Owens is not particularly hopeful, though. This is his reality: He believes a return to football would change perceptions—but those very perceptions complicate any comeback hopes. He clings to the dream anyway. “If the opportunity arises,” he says, “I would entertain it.” (A return would also help recoup some of the $80 million in career earnings he’s squandered, including the minifortune that a financial adviser “misappropriated” and poured into risky investments.)
Over the years Owens has acted, rapped and modeled; he’s played pitchman and written a children’s book; he did reality TV shows and talk shows and game shows; he even tried his hand as a weatherman. Nothing stuck. Now he’s trying out a more unexpected role: as speed coach and mentor for a few professional athletes. He runs sprints in L.A. with Nashville Predators defenseman P.K. Subban. (“I can’t stand next to you with my shirt off,” Subban says at one workout.) Then there’s Falcons wideout Julio Jones, with whom Owens ran dunes and traded route tips this summer—all of which is said to have made Atlanta brass uneasy. In Jones, Owens sees himself: tall, fast, freakishly athletic. “It’s crazy that he only had four touchdowns last year,” he says. “That just shows you how underutilized he is.” And there it is, Owens summarized: He makes a reasonable point and pokes at the Falcons. Even when he’s trying to do right, it’s complicated.
He says he’s trying, at least. Trying to be less reactive, more proactive. Trying to listen, take advice and change his most self-destructive patterns. Trying to be a better father to his four children than his own dad was to him, all while dealing with four different mothers, three of whom chastised him on Dr. Phil in 2012.
On this particular night, Owens is heading to a pickup basketball game at JEM Community Center in Beverly Hills—a game in which both of LeBron James’s sons are playing. When the King himself stops by to watch, Owens runs over and they exchange pounds. “Congratulations,” James tells him.

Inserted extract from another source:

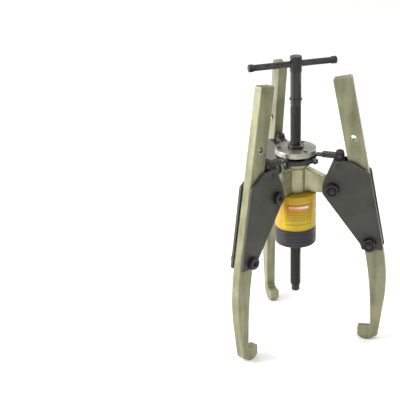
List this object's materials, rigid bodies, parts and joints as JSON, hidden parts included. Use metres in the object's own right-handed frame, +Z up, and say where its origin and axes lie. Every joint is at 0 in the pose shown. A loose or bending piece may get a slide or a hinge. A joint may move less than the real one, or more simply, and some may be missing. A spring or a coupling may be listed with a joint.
{
  "type": "gear puller",
  "caption": "Three-jaw gear puller with a hydraulic hollow-plunger cylinder, a forcing screw with T-bar and a ring that opens the jaws together.",
  "frame": {"origin": "centre of the flat end of the forcing screw's point", "axes": "+Z up along the forcing screw, from its point to the T-bar; +X outwards through jaw 1; +Y completes a right-handed frame, towards the oil coupler"},
  "size_m": [0.2532, 0.2862, 0.5216],
  "materials": {
    "plated_steel": "satin olive-tinted zinc plate",
    "plate_steel": "charcoal phosphate, semi-matt",
    "black_steel": "black oxide, satin",
    "screw_steel": "dark oiled steel",
    "bright_steel": "ground and plated",
    "yellow_paint": "gloss yellow enamel",
    "collar_steel": "blue-black oxide, satin",
    "seal_rubber": "matt"
  },
  "bodies": {
    "root": {"head_block": "plated_steel", "neck_nut": "black_steel", "cylinder_body": "yellow_paint", "cylinder_collar": "collar_steel", "gland_ring": "bright_steel", "wiper_ring": "seal_rubber", "oil_coupler": "bright_steel", "dust_cap": "seal_rubber"},
    "jaw_1": {"jaw_bar_1": "plated_steel", "near_plate_1": "plate_steel", "far_plate_1": "plate_steel", "pivot_bolt_1": "black_steel", "pivot_nut_1": "black_steel", "jaw_bolt_1": "black_steel", "jaw_nut_1": "black_steel"},
    "jaw_2": {"jaw_bar_2": "plated_steel", "near_plate_2": "plate_steel", "far_plate_2": "plate_steel", "pivot_bolt_2": "black_steel", "pivot_nut_2": "black_steel", "jaw_bolt_2": "black_steel", "jaw_nut_2": "black_steel"},
    "jaw_3": {"jaw_bar_3": "plated_steel", "near_plate_3": "plate_steel", "far_plate_3": "plate_steel", "pivot_bolt_3": "black_steel", "pivot_nut_3": "black_steel", "jaw_bolt_3": "black_steel", "jaw_nut_3": "black_steel"},
    "trunnion_1": {"trunnion_1": "black_steel", "link_bolt_1": "black_steel"},
    "trunnion_2": {"trunnion_2": "black_steel", "link_bolt_2": "black_steel"},
    "trunnion_3": {"trunnion_3": "black_steel", "link_bolt_3": "black_steel"},
    "sync_ring": {"sync_ring": "black_steel", "sync_disc": "bright_steel", "disc_screw_1": "black_steel", "disc_screw_2": "black_steel", "disc_screw_3": "black_steel", "link_stud_1": "bright_steel", "link_stud_2": "bright_steel", "link_stud_3": "bright_steel", "stud_nut_1": "black_steel", "stud_nut_2": "black_steel", "stud_nut_3": "black_steel"},
    "link_1": {"link_1": "black_steel"},
    "link_2": {"link_2": "black_steel"},
    "link_3": {"link_3": "black_steel"},
    "ram": {"plunger": "bright_steel", "piston_seal": "seal_rubber", "saddle": "black_steel", "return_spring": "bright_steel"},
    "point": {"screw_point": "bright_steel"},
    "screw": {"screw": "screw_steel"},
    "tbar": {"tbar": "screw_steel", "tbar_cap_1": "screw_steel", "tbar_cap_2": "screw_steel"}
  },
  "joints": [
    {"name": "jaw_1_swing", "type": "hinge", "parent": "root", "child": "jaw_1", "pos_m": [0.0662, 0, 0.2066], "axis": [0, -1, 0], "range_deg": [0, 10]},
    {"name": "jaw_2_swing", "type": "hinge", "parent": "root", "child": "jaw_2", "pos_m": [-0.0331, 0.05733, 0.2066], "axis": [0.866, 0.5, 0], "range_deg": [0, 10]},
    {"name": "jaw_3_swing", "type": "hinge", "parent": "root", "child": "jaw_3", "pos_m": [-0.0331, -0.05733, 0.2066], "axis": [-0.866, 0.5, 0], "range_deg": [0, 10]},
    {"name": "trunnion_1_swivel", "type": "hinge", "parent": "jaw_1", "child": "trunnion_1", "pos_m": [0.0762, 0, 0.2491], "axis": [0, -1, 0], "range_deg": [-10.1, 0.1]},
    {"name": "trunnion_2_swivel", "type": "hinge", "parent": "jaw_2", "child": "trunnion_2", "pos_m": [-0.0381, 0.06599, 0.2491], "axis": [0.866, 0.5, 0], "range_deg": [-10.1, 0.1]},
    {"name": "trunnion_3_swivel", "type": "hinge", "parent": "jaw_3", "child": "trunnion_3", "pos_m": [-0.0381, -0.06599, 0.2491], "axis": [-0.866, 0.5, 0], "range_deg": [-10.1, 0.1]},
    {"name": "ring_turn", "type": "hinge", "parent": "root", "child": "sync_ring", "pos_m": [0, 0, 0.257], "axis": [0, 0, 1], "range_deg": [-0.1, 22.99]},
    {"name": "link_1_swivel", "type": "hinge", "parent": "sync_ring", "child": "link_1", "pos_m": [0.03268, 0.00459, 0.26315], "axis": [0, 0, 1], "range_deg": [-39.75, 0.1]},
    {"name": "link_2_swivel", "type": "hinge", "parent": "sync_ring", "child": "link_2", "pos_m": [-0.02032, 0.026, 0.26315], "axis": [0, 0, 1], "range_deg": [-39.75, 0.1]},
    {"name": "link_3_swivel", "type": "hinge", "parent": "sync_ring", "child": "link_3", "pos_m": [-0.01236, -0.0306, 0.26315], "axis": [0, 0, 1], "range_deg": [-39.75, 0.1]},
    {"name": "ram_slide", "type": "slide", "parent": "root", "child": "ram", "axis": [0, 0, -1], "range_m": [0, 0.041], "stiffness_N_per_m": 2000, "springref_m": -0.02, "deforming": ["return_spring"]},
    {"name": "screw_feed", "type": "slide", "parent": "ram", "child": "point", "axis": [0, 0, 1], "range_m": [-0.0064, 0.07625]},
    {"name": "screw_turn", "type": "hinge", "parent": "point", "child": "screw", "pos_m": [0, 0, 0.015], "axis": [0, 0, 1], "range_deg": [-1440, 17280]},
    {"name": "tbar_slide", "type": "slide", "parent": "screw", "child": "tbar", "axis": [0.8788, 0.4772, 0], "range_m": [-0.0525, 0.0635]}
  ],
  "couplings": [
    {"joint": "jaw_2_swing", "follows": "jaw_1_swing", "ratio": 1},
    {"joint": "jaw_3_swing", "follows": "jaw_1_swing", "ratio": 1},
    {"joint": "trunnion_1_swivel", "follows": "jaw_1_swing", "ratio": -1},
    {"joint": "trunnion_2_swivel", "follows": "jaw_1_swing", "ratio": -1},
    {"joint": "trunnion_3_swivel", "follows": "jaw_1_swing", "ratio": -1},
    {"joint": "ring_turn", "follows": "jaw_1_swing", "ratio": 2.2893},
    {"joint": "link_1_swivel", "follows": "jaw_1_swing", "ratio": -3.9647},
    {"joint": "link_2_swivel", "follows": "jaw_1_swing", "ratio": -3.9647},
    {"joint": "link_3_swivel", "follows": "jaw_1_swing", "ratio": -3.9647},
    {"joint": "screw_feed", "follows": "screw_turn", "m_per_rad": 0.00025266}
  ]
}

T.O.’s team wins one game, then two, then five. He’s thumping his chest, throwing down dunks, missing three-pointers, arguing foul calls. At one point he jaws with Maverick Carter, James’s best friend and business partner, and while their back-and-forth isn’t anything out of the ordinary, it also seems indicative of Owens’s bigger picture. Carter is all over Hollywood, producing TV shows and documentaries; he’s in charge of the very kinds of projects Owens says he’s interested in. The wideout was always a natural actor; he played T.O. for years and boasts a long list of credits. (“IMDB me,” he says with a straight face.) So wouldn’t part of him want to play nice with Carter, to see what opportunities might arise? But he can’t help himself. They’re still arguing as Carter leaves, calling Owens an old man.
T.O. just laughs, caught between the perceptions he wants to change and the restraint it will take to change them. Carter, Hall of Fame voters, TV analysts—they can all think what they want. He has his rebuttals ready.
Owens turns back to the court. He’s looking for another game.